Smart watch glass coating:
Silicon-free defoamers are required for vacuum coating pretreatment. Bio-based defoamers replace petroleum-based raw materials
with castor oil derivatives, reducing VOC content by 80% and avoiding silicon residues affecting coating adhesion.
3. Home appliance industry: Dual optimization of efficiency and cost
In home appliance shell coating, defoamers need to take into account both efficiency and cost:
Refrigerator door spraying:
Acrylic resin systems are prone to produce a lot of foam when stirred at high speed. Mineral oil defoamers
are widely used because of their fast defoaming and good economy. Experimental data show that adding 0.5% of mineral oil defoamers
can reduce the foam volume by 92%, and the coating cost of a single refrigerator can be reduced by 0.12 yuan.
Washing machine inner drum coating:
Powder coatings are prone to produce bubbles due to charge accumulation during electrostatic
spraying. Defoamers containing hydrophobic silica (particle size D50 = 8μm) can effectively puncture the elastic membrane of bubbles,
increase the powder application rate by 15%, and increase the spraying area by 20%.
Anti-mildew coating of air conditioner blades:
Water-based epoxy resin systems require the use of anti-shrinkage defoamers. A defoamer with excellent leveling properties can avoid
the fogging of the paint film caused by excessive defoamers, and increase the pass rate of the moisture resistance test of the anti-mildew
coating to 99%.
4. Special fields: bubble breaking challenges in extreme environments
In special fields such as aerospace and rail transportation, defoamers need to break through technical limits:
High-speed rail body coating:
During the operation of high-speed trains, the body coating needs to withstand the impact of 250km/h
wind speed. A weather-resistant defoamer introduces fluorocarbon segments to enable the coating to maintain defoaming efficiency in
a temperature change environment of -40℃ to 80℃, solving the problem of low-temperature failure of traditional products.
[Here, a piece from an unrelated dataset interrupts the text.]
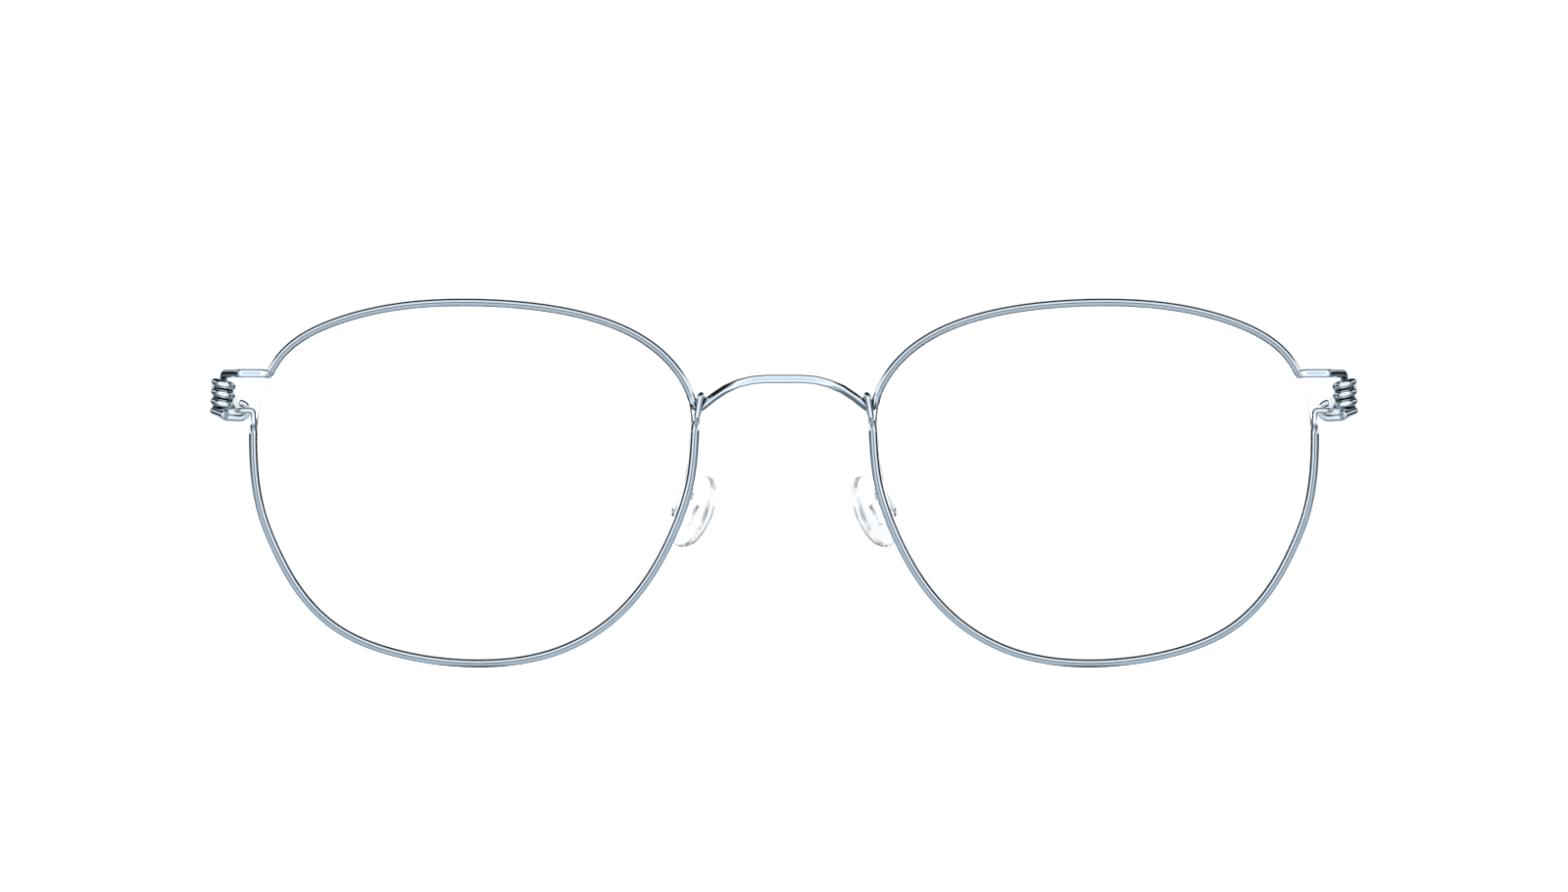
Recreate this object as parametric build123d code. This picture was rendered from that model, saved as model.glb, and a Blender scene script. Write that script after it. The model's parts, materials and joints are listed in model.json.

Wind turbine blade coating:
Offshore wind turbine equipment needs to resist salt spray corrosion for a long time. Anticorrosive coating systems containing zinc powder
are prone to foaming due to metal ion catalysis. A modified siloxane defoamer extends the salt spray resistance of the anticorrosive coating
to 5,000 hours by chelating metal ions.
Medical device coating:
Medical-grade defoamers must pass ISO 10993 biocompatibility testing. A polyether defoamer uses food-grade
raw materials, which can meet FDA certification requirements and is used in the production of antirust coatings for surgical instruments.